Earlier this year, Finetech participated in the IMAPS Advanced Packaging for Medical Microelectronics Workshop in San Diego, and it did not disappoint.
It was great to see that several technical presentations referenced Finetech in multiple, equally interesting bio-medical applications. A Lawrence Livermore National Labs presentation described the development of an artificial retina which utilizes semiconductor technology to deliver a bio-compatible electronic package containing the electronics for stimulating the retina. I also learned more about glucose sensing technology embedded onto a contact lens, where a small glucose sensor, in combination with a chip and antenna, are used to help diabetic patients wirelessly monitor their glucose levels. Other technical sessions discussed some of the challenges of bio-medical applications, including encapsulation and the process of getting FDA and other government regulation approvals completed and ready to manufacture in a higher volume.
In 2018, Finetech’s die bonding technology helped accelerate catheter capabilities. A catheter is defined as a thin tube made from medical grade materials that is inserted into the body to perform a wide range of surgical or diagnostic functions – they access the inner reaches of our bodies without painful, invasive open surgeries. The solution consisted of bonding multiple ultrasonic transducers onto a flex cable that was approximately 1.5 meters in length. These small MEMS die are bonded and bundled into a catheter, with each die providing a different function. As you can imagine, anything of that length will likely be inserted through an artery in the leg and moved up to the heart. Handling a flex circuit of that length always proves to be a challenge. Most equipment on the market was developed to handle more traditional, rigid printed circuits boards (PCB’s). Flex PCB’s are not “new” technology but today’s cutting-edge applications – like a smart catheter that shows real time 3D rendering of the organs inside the body – is truly evolutionary, not revolutionary.
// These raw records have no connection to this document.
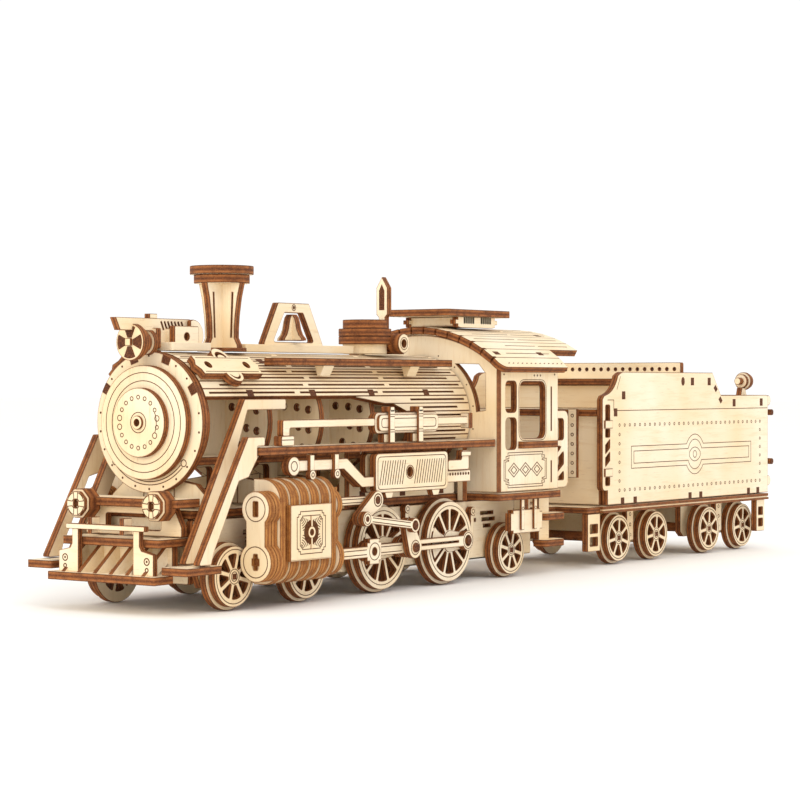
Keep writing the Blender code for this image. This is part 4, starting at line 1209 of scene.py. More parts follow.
def stack_outline(side, inset):
    """The cylinder's barrel outline, drawn in by an inset."""
    reach = 5.4 - inset
    points = [(21.6, 6.0 + inset)] + arc((24.6, 11.4), reach, -90, 0, 8) + arc((24.6, 26.4), reach, 0, 90, 8)
    points.append((21.6, 31.8 - inset))
    return [(side * u, v) for u, v in points]


@draws_pair("cylinder_block", "stack", "z", "burnt_edge_plywood", ORANGE)
def cylinder_block(piece, side):
    """The cylinder: round covers in front, a barrel of alternating ribs and an engraved side plaque."""
    box = piece.box
    height = CRANK_PIN[1]
    upper = 24.7
    centre = side * 26.2
    top_hole = rounded_box(centre - 0.75, upper - 1.8, centre + 0.75, upper + 1.8, 0.3)
    low_hole = rounded([(centre + u, height + v) for u, v in (
        (-0.6, -1.9), (0.6, -1.9), (0.6, -0.8), (1.1, -0.8), (1.1, 0.8), (0.6, 0.8), (0.6, 1.9), (-0.6, 1.9),
        (-0.6, 0.8), (-1.1, 0.8), (-1.1, -0.8), (-0.6, -0.8))], 0.15, 2)
    eight = figure_eight(side, height, upper)
    piece.plate("YZ", eight, box.s0, 29.0, [top_hole, low_hole])
    piece.plate("YZ", eight, 29.05, 31.4)
    for spot, reach in (((centre, height), 3.75), ((centre, upper), 3.0)):
        piece.loop("YZ", box.s0, -1, spot, reach, FINE, 40)
    piece.solid("YZ", top_hole, 27.6, 28.2, EDGE)
    piece.solid("YZ", low_hole, 27.6, 28.2, EDGE)
    near, far = across(side, 25.2, 28.0)
    piston = rectangle(near, height - 1.8, far, height + 1.8)
    near, far = across(side, 23.2, 25.8)
    valve = rectangle(near, upper - 1.2, far, upper + 1.8)
    layers = 11
    pitch = (53.6 - 31.45) / layers
    for i in range(layers):
        low = 31.45 + pitch * i
        holes = ([piston] if low > 37 else []) + ([valve] if low > 45 else [])
        piece.plate("YZ", stack_outline(side, 0.55 if i % 2 else 0.0), low, low + pitch - 0.06, holes)
    piece.plate("YZ", figure_eight(side, height, upper), 53.65, 55.6, [piston, valve])
    near, far = across(side, 21.6, 27.4)
    piece.plate("YZ", rectangle(near, 8.0, far, 29.0), 55.65, box.s1, [piston, valve])
    near, far = across(side, 16.6, 22.4)
    piece.plate("XY", rectangle(36.0, near, 52.0, far), 19.0, 21.0)
    cylinder_plaque(piece, side)


def cylinder_plaque(piece, side):
    """The pale plate on the barrel's side: a notched double frame with a ring and fans in its corners."""
    low, face = side * 29.5, side * 30.75
    u0, u1, v0, v1 = 34.5, 50.7, 11.6, 25.4
    piece.plate("XZ", rounded_box(u0, v0, u1, v1, 0.3), low, face)
    middle = ((u0 + u1) / 2, (v0 + v1) / 2)
    piece.line("XZ", face, side, notched(u0 + 2.5, v0 + 1.7, u1 - 2.5, v1 - 1.7, 1.3), True, FINER)
    f0, f1, g0, g1 = u0 + 3.7, u1 - 3.7, v0 + 2.8, v1 - 2.8
    piece.line("XZ", face, side, notched(f0, g0, f1, g1, 0.9), True, FINER)
    oval = [(middle[0] + 2.9 * math.cos(math.radians(a)), middle[1] + 3.0 * math.sin(math.radians(a)))
            for a in range(0, 360, 15)]
    piece.solid("XZ", oval, face - side * 0.15, face + side * 0.03)
    for corner_u, corner_v, start in ((f0, g0, 0), (f1, g0, 90), (f1, g1, 180), (f0, g1, 270)):
        for radius in (1.3, 1.9, 2.5, 3.1, 3.7):
            fan = arc((corner_u, corner_v), radius, start + 16, start + 74, 6)
            piece.line("XZ", face, side, fan, width=FINER)
    bar_low, bar_high = face - side * 0.1, face + side * 0.22
    piece.plate("XZ", circle(middle, 1.45, 20), bar_low, bar_high, [circle(middle, 0.8, 14)], halo=0.12,
                chamfer=0.05)
    for v_low, v_high in ((g0, middle[1] - 1.4), (middle[1] + 1.4, g1)):
        piece.plate("XZ", rectangle(middle[0] - 0.3, v_low, middle[0] + 0.3, v_high), bar_low, bar_high,
                    halo=0.08, chamfer=0.05)


# ---------------------------------------------------------------- running boards and what they carry

@draws_pair("running_board", "planks", "x")
def running_board(piece, side):
    """The long board beside the boiler, with the hangers under it."""
    box = piece.box
    near, far = across(side, 16.6, 26.0)
    slots = [rectangle(s, side * 24.0 - 0.5, s + 2.2, side * 24.0 + 0.5) for s in (34.0, 62.0, 110.0)]
    piece.plate("XY", rounded_box(box.s0, near, box.s1, far, 0.4), box.z1 - PLY, box.z1, slots)
    piece.line("XY", box.z1, 1, [(box.s0 + 2, side * 18.4), (box.s1 - 2, side * 18.4)], width=FINE)
    near, far = across(side, 16.6, 18.6)
    for s in (58.4, 72.0, 126.0):
        piece.plate("YZ", rectangle(near, box.z0, far, box.z1 - 1.9), s, s + PLY)


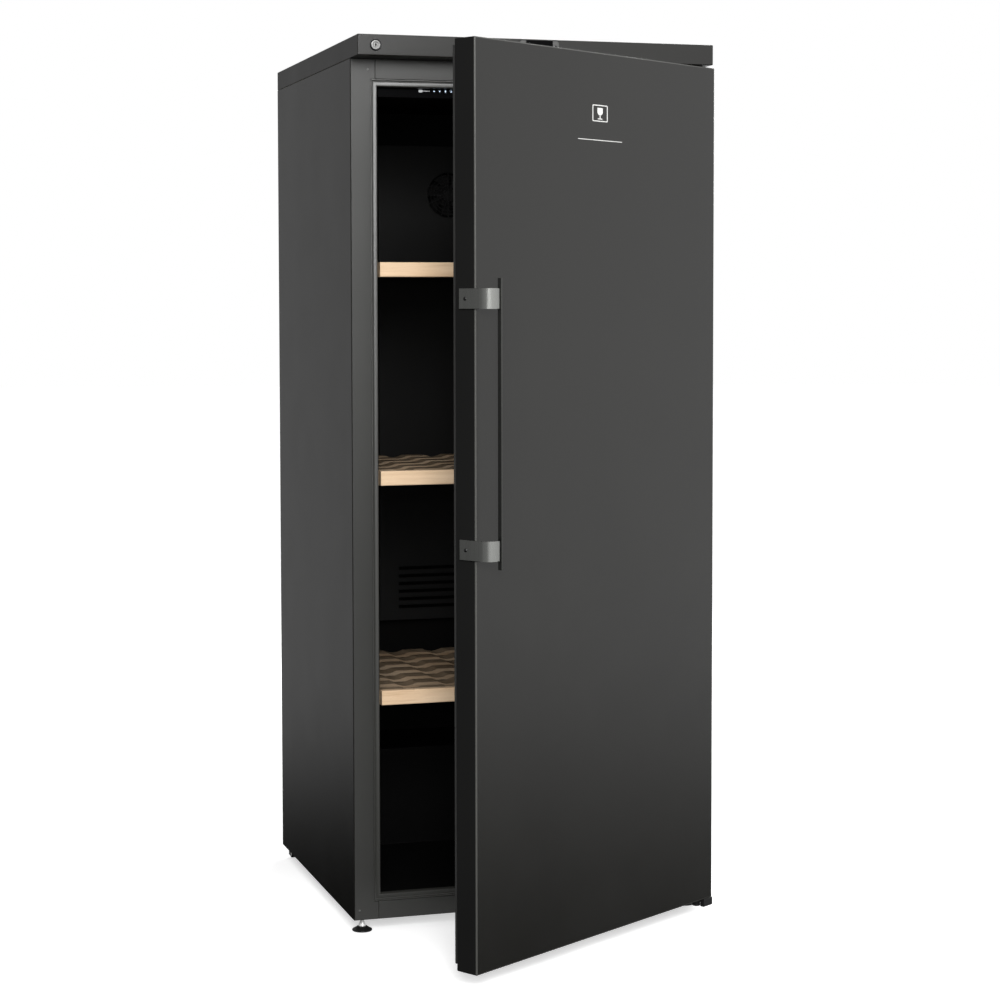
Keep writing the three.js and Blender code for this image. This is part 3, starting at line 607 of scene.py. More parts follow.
def make_back_panel():
    low, high = span("back_panel")
    bm = shape(add_block, low, high, 0.4)
    rib_depth, rib_width, margin, pitch = 1.5, 26, 44, 124
    for x in range(int(low.x) + 90, int(high.x) - 60, pitch):
        outline = rounded(x, x + rib_width, low.z + margin, high.z - margin, rib_width / 2)
        add_prism(bm, outline, "y", high.y - 0.4, high.y + rib_depth, 1.1, 3)
    piece("back_panel_pressed", bm, zinc, "back_panel")


def make_base_pan():
    low, high = span("base_pan")
    bm = bmesh.new()
    bm.from_mesh(frame["nodes"]["base_pan"].data)
    rib_width, margin, pitch = 20, 70, 96
    for y in range(int(low.y) + margin, int(high.y) - 60, pitch):
        outline = rounded(low.x + margin, high.x - margin, y, y + rib_width, rib_width / 2)
        add_prism(bm, outline, "z", high.z - 0.2, high.z + 0.2, 0.15)
    piece("base_pan_pressed", bm, zinc, "base_pan")


def make_screws():
    """The frame's screws are sunk, because the door's seal shuts over them."""
    width = span("side_panel_right")[1].x
    sunk = span("frame_post_left")[0].y + 1.1
    bm = bmesh.new()
    for x, z in ((33.5, 1576), (10.5, 42)):
        for px, spin in ((x, 15), (width - x, 50)):
            add_screw(bm, (px, sunk, z), "-y", 0.85, spin)
    piece("frame_screws", bm, satin)

    back = span("back_panel")
    bm = bmesh.new()
    for z in (250, 520, 800, 1080, 1360, 1575):
        for x in (back[0].x + 12, back[1].x - 12):
            add_screw(bm, (x, back[1].y - 0.1, z), "+y", 1.0, z % 90)
    piece("back_screws", bm, zinc_plated)


# ---- display, lock and hinges
def make_display():
    low, high = span("display_window")
    end_width, gap = 11.5, 0.25
    z0, z1 = low.z, high.z
    middle = rounded(low.x + end_width + gap, high.x - end_width - gap, z0, z1, 1.0)
    glass = shape(add_prism, middle, "y", low.y, high.y, 0.3)
    piece("display_glass", glass, panel_black, "display_window")

    ends = bmesh.new()
    radius = 4.0
    side = arc(radius, z1 - radius, radius, 90, 180, 6) + arc(radius, z0 + radius, radius, 180, 270, 6)
    side += [(end_width, z0), (end_width, z1)]
    for outer, inward in ((low.x, 1), (high.x, -1)):
        add_prism(ends, [(outer + inward * u, z) for u, z in side], "y", low.y, high.y, 0.4)
    piece("display_ends", ends, end_steel)

    key = [(0, -0.35), (2.6, -0.35), (3.1, -0.1), (3.1, 0.4), (0, 0.4)]
    place = (high.x - end_width / 2 - 0.5, low.y + 0.2, (z0 + z1) / 2 + 2)
    piece("display_key", shape(add_lathe, key, place, "y", 32), gloss)
    softened("electronics_box", grey_plastic, 1.5, segments=3)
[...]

Die bonding to flex or other types of circuits is not at all foreign to Finetech. Challenges always come into play when customers develop a new product utilizing established processes, like Thermo-Sonic or Thermo-Compression bonding but include a new “twist”. Reviewing a Bill of Material (BOM) is always our first step to help our customer understand what is and what’s not possible in terms of process and product development.
Our die bonding expertise covers a full spectrum of applications and bio-medical is one of many business sectors that require precise die attach. Is bio-medical really any different from say, a LiDAR application? From our perspective, sure, but many similarities cross over the industry segments. Our first priority is to help customers understand process related solutions so they can be first to market. First to market is a big deal for investors and more importantly, for patients needing medical technology solutions. We are always up for a new challenge and ready to provide the time sensitive support often needed in the medical market.